Almost a year into our relationship my husband and I knew that we wanted to start a family, I was in my late 20’s and he was in his 30’s so we decided for me to come off the pill and see what happened. A year went by and there was still no baby for us. Then two years went by and still no bundle of joy. It was around this time that I started to worry. I knew my periods could be slightly irregular at times but I never thought it was a major issue; I was never in pain and believed it was just part of being a woman.
After two years of not falling pregnant we decided to try ovulation kits and online cycle trackers and making sure that we had sex every other day to really try and maximise our chances. The ovulation sticks were a nightmare and I never saw that smiley face that shows that you are ovulating and this is when I decided to seek help. I went to my GP who performed all of the necessary blood tests and surprisingly everything came back clear and normal. However, although everything was normal the GP, thankfully, decided to refer me to a fertility specialist as he was concerned that I hadn’t fallen pregnant in almost three years.
My first appointment with the fertility specialist wasn’t exactly a pleasant experience. For a man who works with women going through fertility issues he didn’t really have the best tact. However, he booked for me to have a hysterosalpingogram where a dye is injected through your cervix while you have an x-ray. The dye helps to check if there any blockages on your fallopian tubes and low and behold my tubes were perfectly clear! This may seem like good news, but for me it just meant that there were still no answers as to why I wasn’t pregnant yet. So instead of feeling relieved I felt really frustrated. The consultant gave me two options after this. He said that because it had been almost three years with no pregnancy he would refer me straight for IVF or I could try the drug ovulation stimulation drug Clomid. He believed that because no issues had been found so far Clomid would do the trick. The local hospital provided treatments such as Clomid and intrauterine insemination (IUI) but not IVF; I would have to be referred to a neighbouring hospital for that. So I agreed to try Clomid.
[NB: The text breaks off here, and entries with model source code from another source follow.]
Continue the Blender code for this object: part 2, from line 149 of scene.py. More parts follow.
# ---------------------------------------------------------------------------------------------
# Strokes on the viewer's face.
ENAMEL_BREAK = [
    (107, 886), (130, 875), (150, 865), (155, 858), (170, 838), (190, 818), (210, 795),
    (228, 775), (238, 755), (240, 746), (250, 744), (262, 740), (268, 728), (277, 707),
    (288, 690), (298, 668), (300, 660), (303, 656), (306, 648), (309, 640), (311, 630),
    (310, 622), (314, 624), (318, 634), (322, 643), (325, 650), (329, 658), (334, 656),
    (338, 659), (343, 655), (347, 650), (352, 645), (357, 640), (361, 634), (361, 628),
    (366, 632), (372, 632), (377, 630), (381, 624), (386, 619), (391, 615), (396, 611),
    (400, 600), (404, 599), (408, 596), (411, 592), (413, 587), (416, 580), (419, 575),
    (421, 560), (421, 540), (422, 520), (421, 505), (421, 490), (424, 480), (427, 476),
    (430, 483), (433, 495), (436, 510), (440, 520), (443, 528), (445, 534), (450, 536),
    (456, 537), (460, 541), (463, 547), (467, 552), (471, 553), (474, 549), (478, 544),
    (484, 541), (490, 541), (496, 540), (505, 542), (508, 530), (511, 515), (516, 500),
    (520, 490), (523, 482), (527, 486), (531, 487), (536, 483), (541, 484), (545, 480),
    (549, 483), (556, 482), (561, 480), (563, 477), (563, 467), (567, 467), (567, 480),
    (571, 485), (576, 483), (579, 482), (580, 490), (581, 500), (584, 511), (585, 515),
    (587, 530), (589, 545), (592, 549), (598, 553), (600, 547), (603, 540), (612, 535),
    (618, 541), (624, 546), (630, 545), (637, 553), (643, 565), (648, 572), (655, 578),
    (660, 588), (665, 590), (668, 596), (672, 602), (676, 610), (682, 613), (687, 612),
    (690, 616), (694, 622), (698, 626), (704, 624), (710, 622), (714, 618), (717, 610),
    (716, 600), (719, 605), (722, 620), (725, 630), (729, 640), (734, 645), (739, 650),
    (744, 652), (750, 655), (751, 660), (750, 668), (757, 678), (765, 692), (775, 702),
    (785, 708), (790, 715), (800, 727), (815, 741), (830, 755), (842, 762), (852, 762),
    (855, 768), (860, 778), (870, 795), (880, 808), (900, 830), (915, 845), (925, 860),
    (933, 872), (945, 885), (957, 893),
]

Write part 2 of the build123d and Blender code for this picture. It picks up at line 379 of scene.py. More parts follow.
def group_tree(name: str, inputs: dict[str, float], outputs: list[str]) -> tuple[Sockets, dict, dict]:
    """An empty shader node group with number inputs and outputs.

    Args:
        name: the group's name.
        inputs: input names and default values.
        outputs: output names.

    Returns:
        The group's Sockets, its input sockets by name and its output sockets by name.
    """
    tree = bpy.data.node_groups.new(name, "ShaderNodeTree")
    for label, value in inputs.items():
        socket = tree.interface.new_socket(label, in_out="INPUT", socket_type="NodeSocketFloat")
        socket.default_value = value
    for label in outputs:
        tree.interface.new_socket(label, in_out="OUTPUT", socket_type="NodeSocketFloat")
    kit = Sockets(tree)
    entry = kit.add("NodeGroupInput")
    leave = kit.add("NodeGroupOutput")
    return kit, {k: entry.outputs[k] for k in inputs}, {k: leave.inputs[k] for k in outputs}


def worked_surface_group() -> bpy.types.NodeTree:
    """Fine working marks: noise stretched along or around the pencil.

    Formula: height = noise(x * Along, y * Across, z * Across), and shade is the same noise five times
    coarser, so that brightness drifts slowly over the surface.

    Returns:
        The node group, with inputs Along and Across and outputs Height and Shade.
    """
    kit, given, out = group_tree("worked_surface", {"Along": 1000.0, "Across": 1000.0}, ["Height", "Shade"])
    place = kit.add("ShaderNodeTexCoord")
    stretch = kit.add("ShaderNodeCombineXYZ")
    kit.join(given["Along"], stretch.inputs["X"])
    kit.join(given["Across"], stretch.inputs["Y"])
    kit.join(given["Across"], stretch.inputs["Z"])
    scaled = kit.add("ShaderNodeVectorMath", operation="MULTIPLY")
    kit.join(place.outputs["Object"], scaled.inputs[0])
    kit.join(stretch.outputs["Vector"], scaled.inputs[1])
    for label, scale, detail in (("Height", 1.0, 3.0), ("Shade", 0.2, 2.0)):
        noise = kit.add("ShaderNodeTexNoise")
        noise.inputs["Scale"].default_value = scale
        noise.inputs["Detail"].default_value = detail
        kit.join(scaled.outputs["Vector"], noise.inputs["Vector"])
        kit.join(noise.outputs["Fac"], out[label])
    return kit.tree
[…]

I have to say I found this drug really harsh on my body, however, even though the drug made me feel awful I responded perfectly. After four months there was still no pregnancy and now I was really starting to struggle emotionally. In this time all of my good friends were starting to fall pregnant and this really affected me so I decided to ask the consultant if I could stop the Clomid and be referred for IVF. I really thought that this would be the beginning of the end of our struggles for a family. I genuinely thought that IVF was our answer.